Tough Economy; Resilient Leaders

As many business and political leaders have experienced and learnt over the last 6 years ,since the 2008 economic crisis, is that it requires real leadership to survive and thrive. Our local South African economy is facing an uncertain year, with potential power outages, labour challenges and a changing political landscape. The ability to continue to make quality decisions and provide direction is critical, as well as keeping your team engaged, when often the rewards of success that you could use as motivational levers have diminished. Also without saying the ability to adapt and change one’s thinking, mental models on how business “should” work, to addressing the new reality that you are now facing is fundamental. The following are key leadership capabilities and behaviours that define the resilient leaders.

Remain Proactive and Lead

The fundamental requirement of leaders is not to be sucked into a potentially spiralling set of negative sentiment and external operating environmental factors. Rather the requirement is to spend a meaningful amount of time thinking about, and defining where you choose to be based on the reality you face. It requires conscious effort to maintain this positive forward focused mindset, and not be seduced by what we don’t have or want conversations.

Innovate

Simple, what are you changing, and perhaps more importantly what are you letting go of. It is our mental models, or more specifically our previous definitions of success that will drown us in the lake of negative sentiment like a ton of bricks. We need to release our definitions of where value is created and redefine our criteria for success and hence business focus.

Keep People Engaged

You cannot succeed alone, and just as we have to innovate and redefine our criteria for business success, there needs to be as rapid a re-definition for our people of how we measure their success and contribution.
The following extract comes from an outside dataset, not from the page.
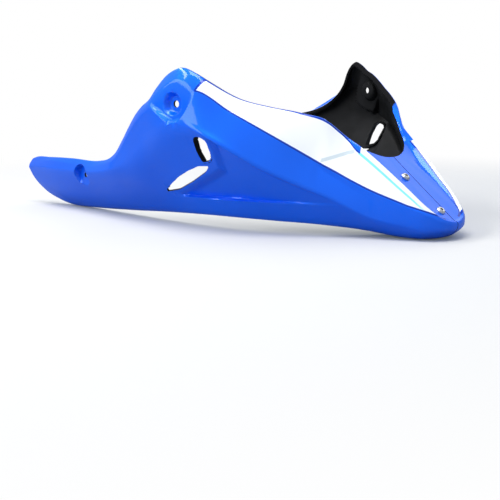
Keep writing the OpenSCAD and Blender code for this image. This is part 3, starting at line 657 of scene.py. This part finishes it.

Often this is the last thing to be changed, and by the time we realise it we have lost or disengaged a significant portion of our most productive workforce. Who do you need to drive this new direction, what do you expect of them and most importantly don’t expect yourself to have all the answers get them participating in the decision making and innovation from the get go. One of the primary predictors of resilience is the individual or leaders ability to obtain support from others.